Holy crap! You're right though in that at least POS has the advantage of speed, transactions per second. Yeah, dude you're making me think here, I like that! Imma upvote you on this because I think that you've changed my mind about POW vs DPOS, I never really considered it from that perspective before! Any links to these articles of Dan's?
Now what does the pareto principal principal hafta do with crypto? I generally refer to the pareto principal when it comes to language learning, or the infamous application of fuel economy standards and their effect on the price of automobiles.
Thanks for the reply Cryptokens, you're making me think with this! I like this :)

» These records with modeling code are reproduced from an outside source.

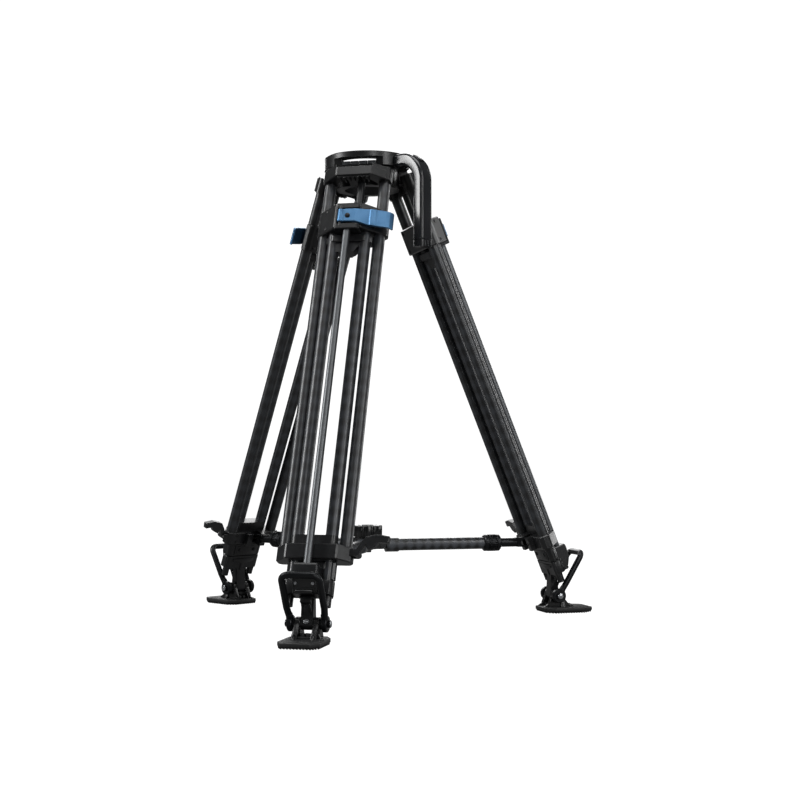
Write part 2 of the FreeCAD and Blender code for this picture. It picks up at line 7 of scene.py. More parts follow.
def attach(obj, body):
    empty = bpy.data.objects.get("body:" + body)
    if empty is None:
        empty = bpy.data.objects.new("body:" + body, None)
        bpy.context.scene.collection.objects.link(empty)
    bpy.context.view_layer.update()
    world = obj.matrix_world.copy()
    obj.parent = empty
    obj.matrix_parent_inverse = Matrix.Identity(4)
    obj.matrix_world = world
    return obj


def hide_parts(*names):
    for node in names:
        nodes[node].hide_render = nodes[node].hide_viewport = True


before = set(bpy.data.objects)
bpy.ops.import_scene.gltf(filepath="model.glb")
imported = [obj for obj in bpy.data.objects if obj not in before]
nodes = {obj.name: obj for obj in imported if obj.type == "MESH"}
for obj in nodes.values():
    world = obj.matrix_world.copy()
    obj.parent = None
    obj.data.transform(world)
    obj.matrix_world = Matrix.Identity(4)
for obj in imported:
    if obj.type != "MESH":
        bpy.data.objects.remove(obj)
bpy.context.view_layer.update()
scene = bpy.context.scene
print("frame loaded:", len(nodes), "nodes")

# Lengths below are millimetres, as in the CAD, until a shape is put in its place.
mm = 0.001
legs = {"front": 0.0, "right": 120.0, "left": -120.0}
tripod = {"lean": 22.0, "crownY": 71.11, "refRadius": 43.7, "refHeight": 700.0, "armHeight": 112.5}
leanSin, leanCos = math.sin(math.radians(tripod["lean"])), math.cos(math.radians(tripod["lean"]))


def legFrame(side):  # u across the leg, v square out of it, w down it
    turn = math.radians(legs[side])
    out = Vector((math.sin(turn), -math.cos(turn), 0))
    across = Vector((math.cos(turn), math.sin(turn), 0))
    square = out * leanCos + Vector((0, 0, leanSin))
    down = out * leanSin - Vector((0, 0, leanCos))
    made = Matrix((across, square, down)).transposed().to_4x4()
    made.translation = out * tripod["refRadius"] + Vector((0, tripod["crownY"], tripod["refHeight"]))
    return Matrix.Scale(mm, 4) @ made


def levelFrame(turn):  # upright about the crown's axis, with the front leg towards -y
    shift = Matrix.Translation((0, tripod["crownY"], 0))
    return Matrix.Scale(mm, 4) @ shift @ Matrix.Rotation(math.radians(turn), 4, "Z")


def legPoint(radius, height):
    out, drop = radius - tripod["refRadius"], tripod["refHeight"] - height
    return out * leanCos - drop * leanSin, out * leanSin + drop * leanCos


ankle = {"out": 309.3, "height": 27.9, "bore": 4.15, "boltEnd": 31.0, "headRadius": 4.4, "plateHalf": 7.6}
ankleV, ankleW = legPoint(ankle["out"], ankle["height"])

# Shaping tools
turnTo = {"u": Matrix.Rotation(math.pi / 2, 4, "Y"), "v": Matrix.Rotation(-math.pi / 2, 4, "X"),
          "w": Matrix.Identity(4)}


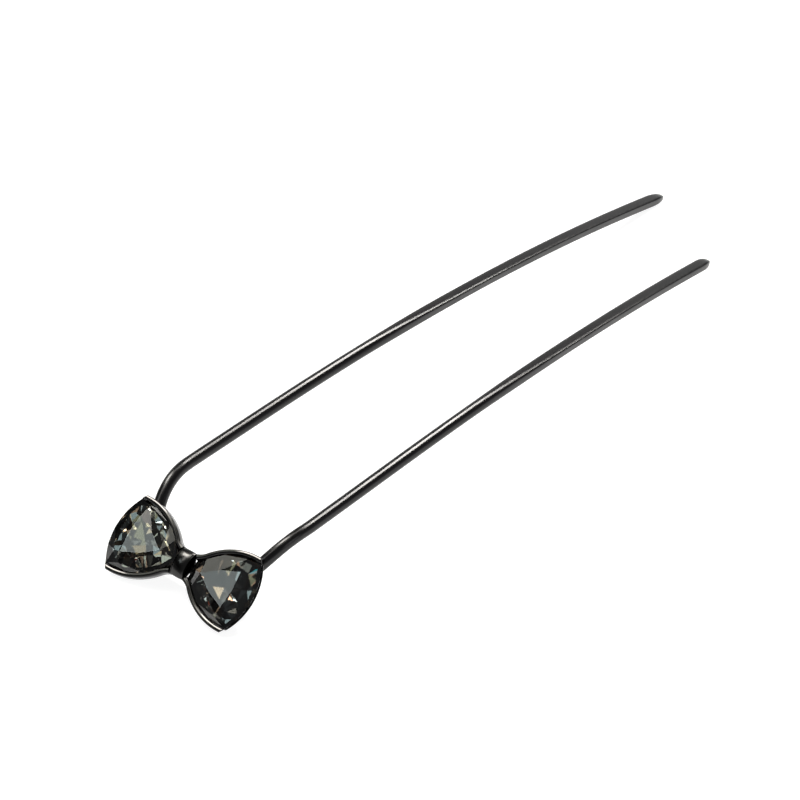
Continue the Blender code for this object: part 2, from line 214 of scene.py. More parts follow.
# Fine handling marks: hairlines, a soft cloudiness and pinpoint pits, as masks from 0 to 1
def makeHandlingGroup():
    inputs = (("Cloud Size", handling["cloudSize"]), ("Hairline Length", handling["hairlineLength"]),
              ("Hairline Width", handling["hairlineWidth"]))
    group, given, out = makeGroup("handlingMarks", inputs, ("Cloud", "Hairlines", "Pits"))
    add, link = group.nodes.new, group.links.new
    place = add("ShaderNodeTexCoord").outputs["Object"]

    cloud = add("ShaderNodeTexNoise")
    cloud.inputs["Detail"].default_value = handling["cloudDetail"]
    link(place, cloud.inputs["Vector"])
    link(addMath(group, "DIVIDE", 1, given.outputs["Cloud Size"]), cloud.inputs["Scale"])
    link(cloud.outputs["Fac"], out.inputs["Cloud"])

    across = addMath(group, "DIVIDE", 1, given.outputs["Hairline Width"])
    along = addMath(group, "DIVIDE", 1, given.outputs["Hairline Length"])
    stretch = add("ShaderNodeCombineXYZ")
    link(across, stretch.inputs["X"])
    link(along, stretch.inputs["Y"])
    link(across, stretch.inputs["Z"])
    scaled = add("ShaderNodeVectorMath")
    scaled.operation = "MULTIPLY"
    link(place, scaled.inputs[0])
    link(stretch.outputs[0], scaled.inputs[1])
    lines = add("ShaderNodeTexNoise")
    lines.inputs["Scale"].default_value = 1
    lines.inputs["Detail"].default_value = handling["hairlineDetail"]
    link(scaled.outputs[0], lines.inputs["Vector"])
    link(lines.outputs["Fac"], out.inputs["Hairlines"])

    spots = add("ShaderNodeTexVoronoi")
    spots.inputs["Scale"].default_value = handling["pitScale"]
    link(place, spots.inputs["Vector"])
    link(addRange(group, spots.outputs["Distance"], handling["pitEdge"]), out.inputs["Pits"])
    return group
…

No problem, thank you for getting involved. Pareto principal in language is the same 80/20, usually in reference to word/grammar frequency and use. The insight being, you spend 80% of your time with 20% of the language. Its basically the same in Economic systems, but results in 20% of the agents having 80% of the wealth, and this is recursive, so within that top 20%, the top 20% have 80% of that wealth. This is kind of how capitalist (and other) systems work. You can notice this trend and our long standing response to it with things like anti-monopoly laws. POW and POS systems also have this issue. DPOS does as well, but there it should be limited to the accumulation of wealth, and somewhat isolated from the infrastructure/governance of the system. In POW and POS the miners/mining pools or stake-holding validators/producers and the 80/20 effect are so intertwined that pareto drags you towards monopolization, thus the 3 mining pools that control 50+% of Bitcoin hash rate, 2 pools in Ethereum, as of today.
So dPOS splits the baby by having the possibility of delegates who are not necessarily monetary stakeholders? What's a good article so I can read more about delegated proof of stake... ?
Is it like how steem has socially staked Witnesses that are voted for as well as people who hold large amounts of vested monetary steam power, they're not the same but both groups help secure the network and resolve conflicts in the blockchain?